Russell Reynolds Associates’in yaptığı DEI araştırması, kapsayıcı bir liderin olduğu ekiplerde, çalışanların yüzde 97’si ninliderleriyle olumlu bir çalışma ilişkisine sahip olduğuna işaret ediliyor. Bu oran kapsayıcı bir liderin olmadığı ekiplerde sadece yüzde 54. Çalışan bağlılığı oranları da aynı şekilde çarpıcı. Buna göre kapsayıcı liderle çalışanların yüzde 93’ü işyerine aidiyet geliştiriyor.

Çeşitlilik, kapsayıcılık, eşitlik kavramlarının hayatın her alanında artan önemine ve iş dünyasındaki belirleyiciliğine  rağmen, global ölçekte liderlerin bu konulara yaklaşımları halen gelişime açık… Gartner araştırmasında liderlerin sadece yüzde 36’sının şirketlerinin sahip olduğu işgücünü çeşitlilik ve kapsayıcılık ilkeleriyle oluşturduklarını söylüyor.

Türkiye’de kapsayıcılık: 10 kişiden 4’ü ayrımcılığa tanık oluyor

Deloitte’in 2022 tarihli “Türkiye’de Çalışma Hayatında Çeşitlilik ve  Kapsayıcılık” raporu, birçok çarpıcı gerçeği ortaya koyması açısından değerli.

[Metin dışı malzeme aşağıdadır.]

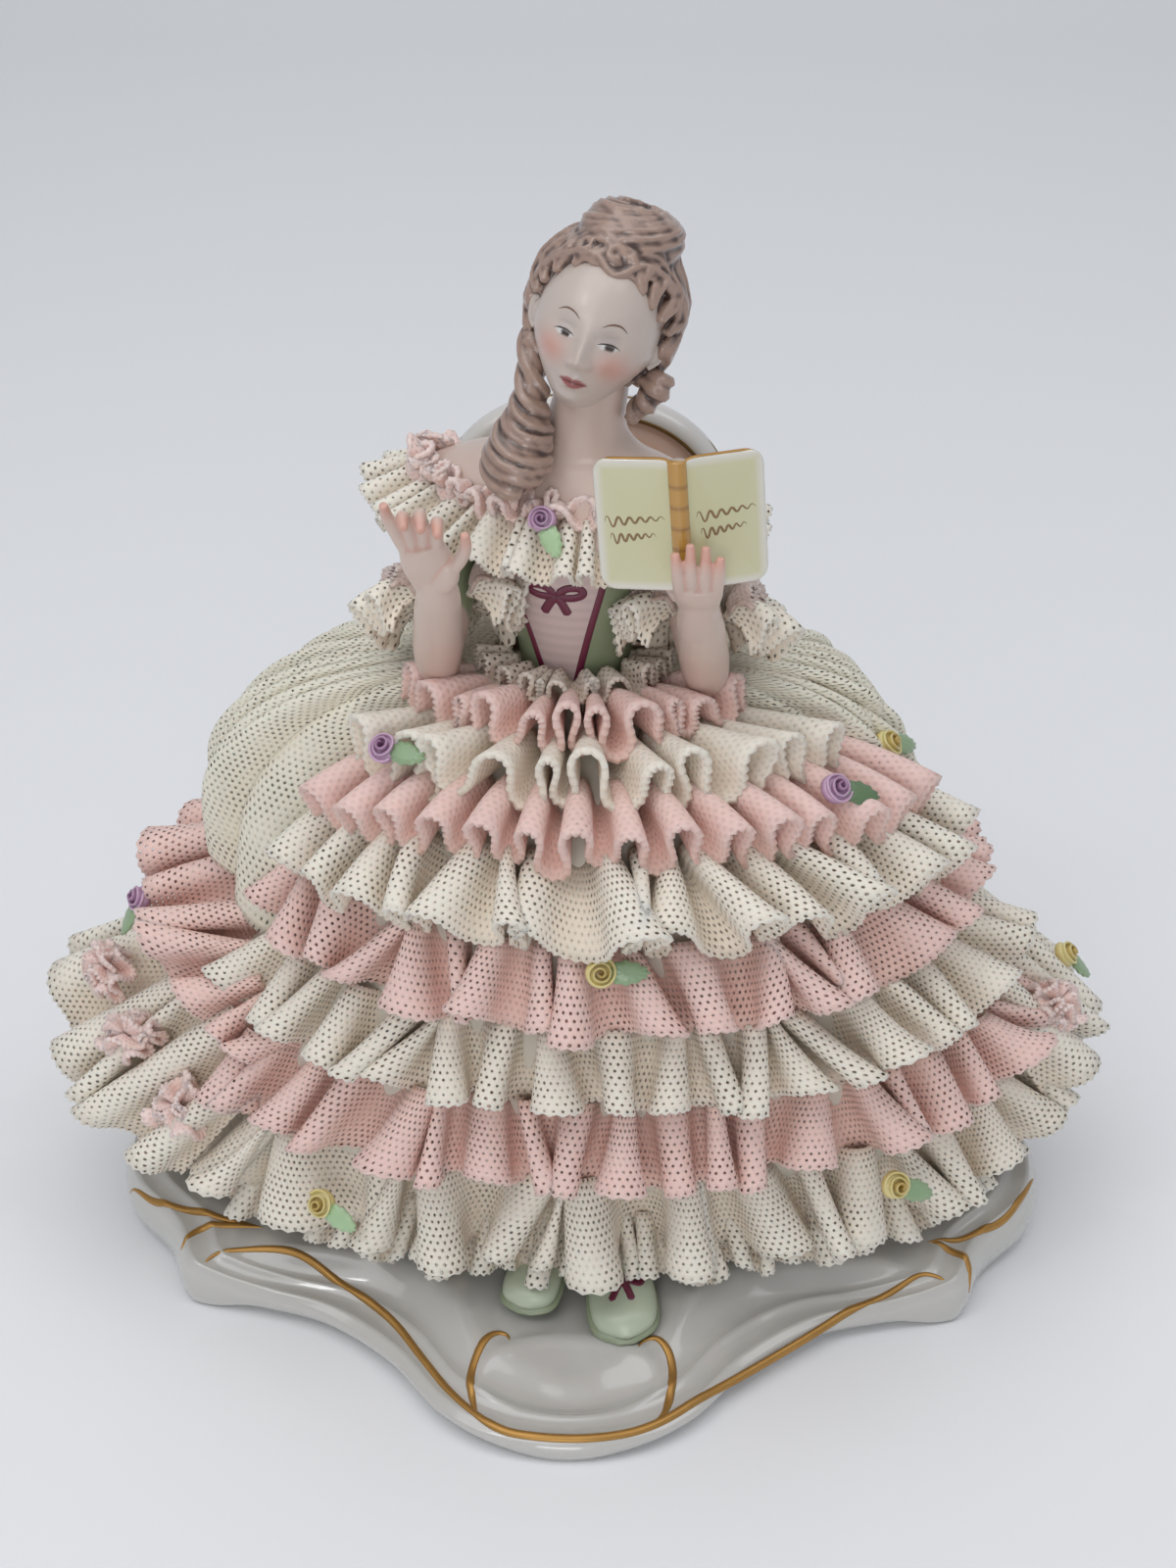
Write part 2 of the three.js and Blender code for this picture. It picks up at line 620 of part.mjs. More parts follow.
function wrapGeometry(table, halfDepth, centreY, pitch, grow) {
  const row = (angle) => lookUp(table, THREE.MathUtils.radToDeg(angle));
  const [from, to] = [table[0][0], table[table.length - 1][0]];
  const folds = Math.round(ellipseLength([table[0][3], halfDepth], rad(from), rad(to)) / pitch);
  const seam = laceThickness / 2 + clearance;
  return pleated({
    gatherAt: (angle) => onRing(petticoatRing(row(angle)[1]), angle, seam / unit),
    hemAt: (angle) => {
      const [, , z, halfWidth] = row(angle);
      return onRing({ z, halfWidth, halfDepth, centreX: 0, centreY }, angle);
    },
    from,
    to,
    folds,
    depth: foldDepth,
    grow,
  });
}

// Overskirt: puffed net over the hips. Share of the way from the waist down, height, reach to the
// left and to the right, half depth and its centre
const puff = [
  [0, 124.5, 15, 16, 12, 8], [0.2, 123, 31, 36, 22, 9], [0.4, 118, 48, 48, 34, 10],
  [0.6, 109.5, 60, 54.5, 43, 11], [0.8, 98.5, 67.5, 60, 48, 12], [1, 84.5, 68.5, 64, 46.5, 12],
];
const puffClosing = 0.2; // share of the overskirt's width over which its front edge turns in to the petticoat

function overskirtGeometry(side, grow = 0) {
  const folds = 5;
  const [frontTop, frontFoot, rear] = side < 0 ? [-54, -70, -162] : [55, 79, 162];
  const surfaceAt = (u, v) => {
    const down = clamp01(v);
    const front = mix(frontTop, frontFoot, down);
    const degrees = mix(front, rear, u);
    const [, z, left, right, halfDepth, centreY] = lookUp(puff, down);
    const halfWidth = side < 0 ? left : right;
    const tail = (side < 0 ? 16 : 2) * Math.exp(-((u / 0.16) ** 2)) * down ** 4;
    const wave = Math.cos(2 * Math.PI * folds * u + 2.2 * v);
    const drape = drapeFoldDepth * wave * Math.sin(Math.PI * down ** 0.8);
    const beyond = (v < 0 ? v : Math.max(0, v - 1)) * 20;
    const height = z - tail - beyond;
    const angle = rad(degrees);
    const inner = onRing(petticoatRing(height), angle, (drapeThickness / 2 + clearance) / unit);
    const outer = onRing({ z: height, halfWidth, halfDepth, centreX: 0, centreY }, angle, drape);
    const open = Math.sin((Math.PI / 2) * clamp01(u / puffClosing));
    return inner.lerp(outer, u < 0 ? u : open);
  };
  return sheet(surfaceAt, folds * 3, 5, drapeThickness, false, grow);
}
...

Deloitte’nin anketine katılan 10 kişiden 4’ü işyerinde ayrımcılığa uğradığını ya da ayrımcılığa tanık olduğunu ifade etmiş. Kuşaklar açısından bakıldığında ise en fazla ayrımcılığa uğradığını ya da tanık olduğunu söyleyen kuşak yüzde 58 ile Y kuşağı. X kuşağında bu oran yüzde 57, Z kuşağı ndaise yüzde 54. Z ve Y kuşağı çalışanların 5’te 2’si, değerleriyle örtüşmediklerini düşündükleri iş fırsatlarını reddediyor. Yine rapora göre kapsayıcı şirketler, kapsayıcı olmayan şirketlere kıyasla 2 kat daha hızlı büyüyor, yaklaşık yüzde 50 daha fazla gelir elde ediyor, daha fazla Ar-Ge yatırımı yapıyor. Katılımcıların yüzde 68’i iş yerinde önyargı ya da ayrımcılıkla karşılaşmak ya da tanıklık etmenin verimliliklerini düşürdüğünü söylüyor. 

Çeşitlilik ve kapsayıcılık akım değil kültür olmalı

Şirketlerin sürdürülebilir başarıya ulaşması için bu denli belirleyici olan çeşitllilik ve kapsayıcılık ilkelerini, şirket kültürüne entegre etmek için liderler ne yapmalı? İşte geldik “olmak ya da olmamak” anına. Çeşitlilik, kapsayıcılık, eşitlik…“İşte bütün mesele bu.”

Çeşitlilik ve kapsayıcılık ilkelerini yüzde yüz benimsemiş şirket kültürü için liderler:

  1. Yüksek farkındalık ve empati sahibi olmalı.
  2. Şeffaf, iş birlikçi, paylaşımcı ve ulaşılabilir olmalı.
  3. Yanılgı, önyargı ve egodan uzak olmalı.
  4. Çeşitliliği ve eşitliği içselleştirmiş olmalı.
  5. Teşvik edici, ilham verici, yaratıcı ve zihin açıcı olmalı.

Liderlere kapsayıcılık tavsiyesi: EACH

Kadınların iş hayatındaki rollerinin güçlenmesi için çalışan Catalyst , kapsayıcı liderlik üzerine yaptığı çalışmada EACH yöntemini ortaya atıyor:

Empowerment (Güçlendirmek/yetkilendirmek): Çalışanların kendilerini geliştirmelerine, ilerlemelerine uygun çalışma ortamı sağlamak.

Accountability (Mesuliyet almak): Çalışanlarına mesuliyet almaları, üstlendikleri işlerden sorumlu olmaları için alan açmak.

Courage (Cesaret): Çalışanların risk almaya, yeni şeyler denemeye açık olmasını teşvik etmek.

Humility (Tevazu): Çalışanların fikirlerine, eleştirilerine açık olmak. Onların bakış açılarını öğrenmek istemek. Hatalarını kabul etmeye hazır olup öğrenme ve gelişim odaklı davranmak.